28. In Joginder singh Dhanjal vs Dhanjal Brothers Ltd [2016] Eklr, the court observed: -

“Noting that the Presentation of Winding up cause effectively paralyses the company, (see QUEENWAY TRUSTEES LTD.-VS- OFFICIAL RECEIVER AND LIQUIDATROS, TANNERIS OF KENYA LTD) it is not difficult to imagine the possible run in on the company by its creditors and the customers alike. It is not far-fetched that bank creditors would be entitled under charges to recall loans purely on the basis that a Winding up cause has been presented. In that event, the effect on the company which would reflect on contributories, including the petitioners is not difficult to fathom. I am minded to say that a Winding up court is bound to strive to obviate such eventualities occurring to the detriment of all concerned. It can only do that by looking at what I would call the best interest of the company”.

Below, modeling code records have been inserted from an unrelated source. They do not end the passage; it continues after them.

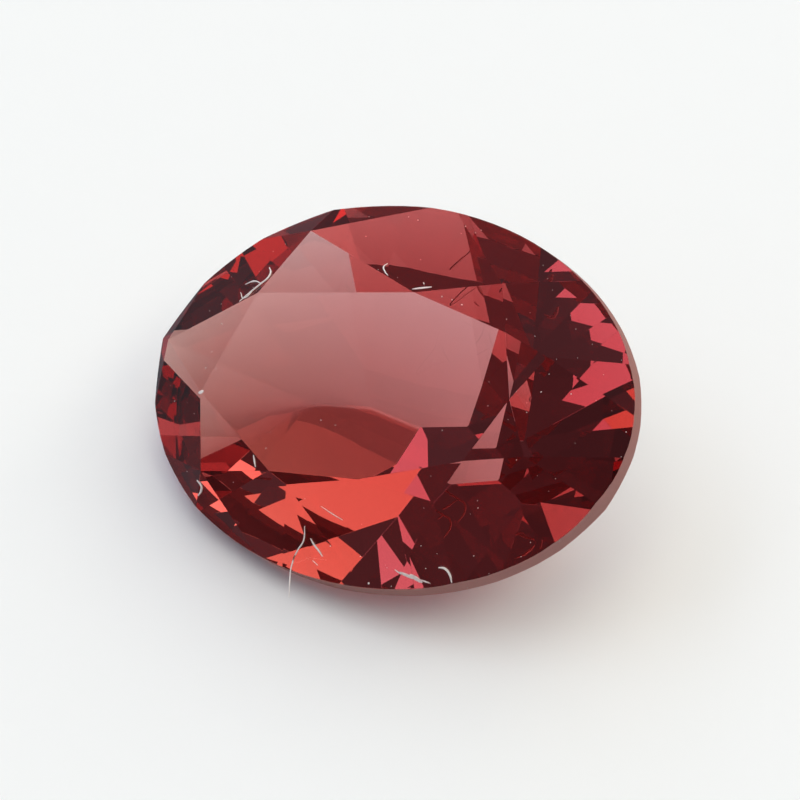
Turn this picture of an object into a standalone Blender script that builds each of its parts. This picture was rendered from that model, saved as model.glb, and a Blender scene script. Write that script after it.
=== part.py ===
"""A cut and faceted oval tourmaline, resting on one of its lower facets.

The stone is cut as a lapidary cuts it. An oval blank is cut back, one flat facet at a time,
in the stone's own frame: the X axis runs along the length, the Z axis points out of the table,
and the upper edge of the girdle lies at height 0. The finished stone is then laid down on the
lower main facet that it rests on, and turned to its heading, with its underside at height 0.
"""

import math
from typing import NamedTuple

import bmesh
import bpy
import numpy as np
from mathutils import Matrix, Vector

MM = 0.001

# Driving dimensions of the stone
HALF_LENGTH = 5.0 * MM
HALF_WIDTH = 3.7 * MM
CROWN_HEIGHT = 1.4 * MM
STAR_SLOPE = math.radians(22.5)
END_PAVILION_SLOPE = math.radians(31.5)
SIDE_PAVILION_SLOPE = math.radians(36.0)
LOWER_REACH = 0.75

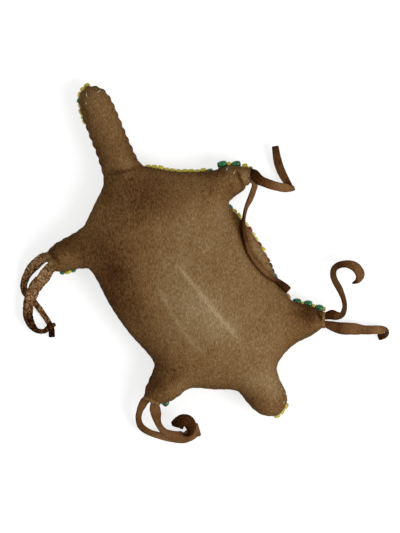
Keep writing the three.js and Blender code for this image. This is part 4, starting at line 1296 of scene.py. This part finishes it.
for lane in range(5):
    make_shell_lane(lane)
bead_piece("bead_lane_tail", make_limb_lane("tail", 0.8, 0.35))
bead_piece("bead_lane_head", make_limb_lane("head", 0.8) + make_seam_string(
    seen(274, 414), seen(287, 400), [("yellow", 0)]))
make_leg_rows("hind_right", first=3, spread=0.4, start=(0.1, 0.1, 0.09), tucked=0,
              longs=(3.5, 1.5), extra=[(245, 165.7), (250, 168.6)])
make_leg_rows("fore_right", first=1.8, spread=0, start=(0.36, 0.4, -0.03), tucked=0,
              longs=(3.1, 1.3), extra=[(323, 309)])
make_leg_rows("hind_left", first=3.4, spread=0, start=(0.54, 0.3, 0), tucked=2, longs=(2, 2.4))
make_leg_rows("fore_left", first=0.6, spread=0, start=(0.5, 0.5, 0), tucked=4, longs=(2.6, 1.5))
bead_piece("bead_string_right_flank", make_seam_string(
    on_limb(LIMBS["fore_right"], -1, 6), shell_point(202), FLANK_BEADS))
bead_piece("bead_string_rear_right", make_seam_string(
    on_limb(LIMBS["hind_right"], -0.8, 6), shell_point(252),
    [("green", -0.1)] + 4 * [("yellow", 0.2), ("yellow", 0), ("yellow", 0.3), ("yellow", 0.1),
                             ("yellow", -0.1)]))
bead_piece("bead_string_tail_tip", make_seam_string(
    on_limb(LIMBS["tail"], 33, -1.5), on_limb(LIMBS["tail"], 20.5, 6),
    [("yellow", 0.2), ("yellow", 0.2), ("yellow", -0.2), ("green", -0.4), ("yellow", -0.4),
     ("yellow", -0.35), ("yellow", -0.35), ("yellow", -0.45), ("yellow", -0.5)]))

stitches = new_piece("seam_stitches", [(*tubes(make_seam_stitches(), 0.1), 0),
                                       (*tubes(loose_stitches(), 0.12), 1)],
                     [SMOKED_SINEW, WHITE_SINEW])


# Camera, floor and light


def plain_stage(name, light):
    """White to the camera and in reflections, and a pale matt surface to the lamps, so that
    the object's shadow stays."""
    finish = Finish(name, 0.9, Base_Color=(0.6, 0.6, 0.6, 1), Specular_IOR_Level=0,
                    Emission_Color=(1, 1, 1, 1))
    rays = finish.tree.nodes.new("ShaderNodeLightPath").outputs
    seen_by = rays["Is Camera Ray"]
    for other in ("Is Glossy Ray", "Is Transmission Ray"):
        seen_by = finish.combine(seen_by, rays[other], "MAXIMUM")
    finish.feed(finish.shader.inputs["Emission Strength"],
                finish.combine(seen_by, light, "MULTIPLY"))
    return finish.material


floor_mesh = bpy.data.meshes.new("floor")
floor_mesh.from_pydata([(-2, -2, -0.0001), (2, -2, -0.0001), (2, 2, -0.0001), (-2, 2, -0.0001)],
                       [], [(0, 1, 2, 3)])
floor_mesh.materials.append(plain_stage("pale_floor", 0.68))
floor = bpy.data.objects.new("floor", floor_mesh)
bpy.context.scene.collection.objects.link(floor)

IMAGE_RIGHT = np.array([-CAMERA_FLAT[1], CAMERA_FLAT[0], 0])
IMAGE_DOWN = np.array([CAMERA_FLAT[0], CAMERA_FLAT[1], 0])
UP = np.array([0.0, 0.0, 1.0])


def stand(obj, place, x_axis, y_axis):
    """Puts a camera or lamp at a place in metres, with its own X and Y axes given."""
    z_axis = np.cross(x_axis, y_axis)
    matrix = np.eye(4)
    matrix[:3, :3] = np.column_stack([x_axis, y_axis, z_axis])
    matrix[:3, 3] = place
    obj.matrix_world = Matrix(matrix.tolist())
    bpy.context.scene.collection.objects.link(obj)


# In metres, with the photograph's height in pixels and the sensor's in mm
CAMERA_DISTANCE, FOCUS_HEIGHT, PHOTO_HEIGHT, SENSOR = 2.0, 0.009, 533, 36
middle = np.append(seen(200, PHOTO_HEIGHT / 2) * MM, FOCUS_HEIGHT)
camera_data = bpy.data.cameras.new("camera")
camera_data.lens = SENSOR * CAMERA_DISTANCE / (PHOTO_HEIGHT * PHOTO_MM * MM)
camera_data.clip_end = 20
camera = bpy.data.objects.new("camera", camera_data)
stand(camera, middle + UP * CAMERA_DISTANCE, IMAGE_RIGHT, -IMAGE_DOWN)
bpy.context.scene.camera = camera


def soft_lamp(name, direction, distance, size, power):
    """A square soft lamp that faces the object from a direction."""
    data = bpy.data.lights.new(name, "AREA")
    data.shape = "SQUARE"
    data.size = size
    data.energy = power
    back = unit(direction)
    side = unit(np.cross(UP, back))
    stand(bpy.data.objects.new(name, data), middle + back * distance, side, np.cross(back, side))


soft_lamp("key_lamp", 0.75 * IMAGE_RIGHT + 0.35 * IMAGE_DOWN + 0.8 * UP, 1.0, 0.5, 4.6)
soft_lamp("fill_lamp", -0.6 * IMAGE_RIGHT - 0.5 * IMAGE_DOWN + 0.9 * UP, 1.2, 0.9, 1.3)

# The world is white to the camera and lights the object softly
WORLD_LIGHT = 0.36
world = bpy.data.worlds.new("studio")
bpy.context.scene.world = world
world.use_nodes = True
background = world.node_tree.nodes["Background"]
light_path = world.node_tree.nodes.new("ShaderNodeLightPath")
level = world.node_tree.nodes.new("ShaderNodeMix")
world.node_tree.links.new(light_path.outputs["Is Camera Ray"], level.inputs[0])
level.inputs[2].default_value = WORLD_LIGHT
level.inputs[3].default_value = 1.0
world.node_tree.links.new(level.outputs[0], background.inputs["Strength"])
background.inputs["Color"].default_value = (1, 1, 1, 1)
bpy.context.scene.view_settings.view_transform = "Standard"
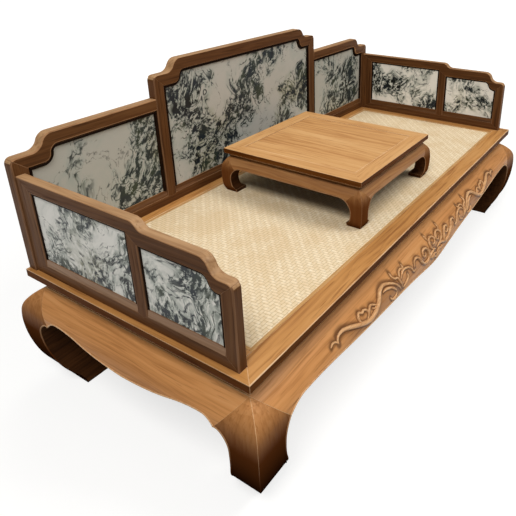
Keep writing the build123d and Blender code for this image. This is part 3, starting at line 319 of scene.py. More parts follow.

29. In Sawand Care Products Ltd v Nestle Kenya Limited [2019] Eklr, the Court held: -

“It is now well settled that a disputed debt, unless the dispute be frivolous, makes a winding up remedy unavailable and that to invite insolvency court to undertake debt collection is improper and may amount to abuse of the process of the company court.”

30. I have examined the evidence on record, the plaintiffs allege that there was breach of the agreement between the parties. That the breach had caused the plaintiffs to suffer losses which they have quantified and are claiming the same from the defendant in this suit. That claim cannot be said to be far-fetched nor to be vexatious.

31. Since insolvency proceedings are not supposed to be pressure points through which debts are to be collected, the same should not be allowed to be used as a short cut to collecting debts, more so, those that are disputed.

32. In this regard, I am satisfied that the application is well merited and I allow the same as prayed in prayer nos. 4 and 5 of the Motion dated 26/2/2021.

It is so ordered.

DATED and DELIVERED at Nairobi this 15th day of April, 2021.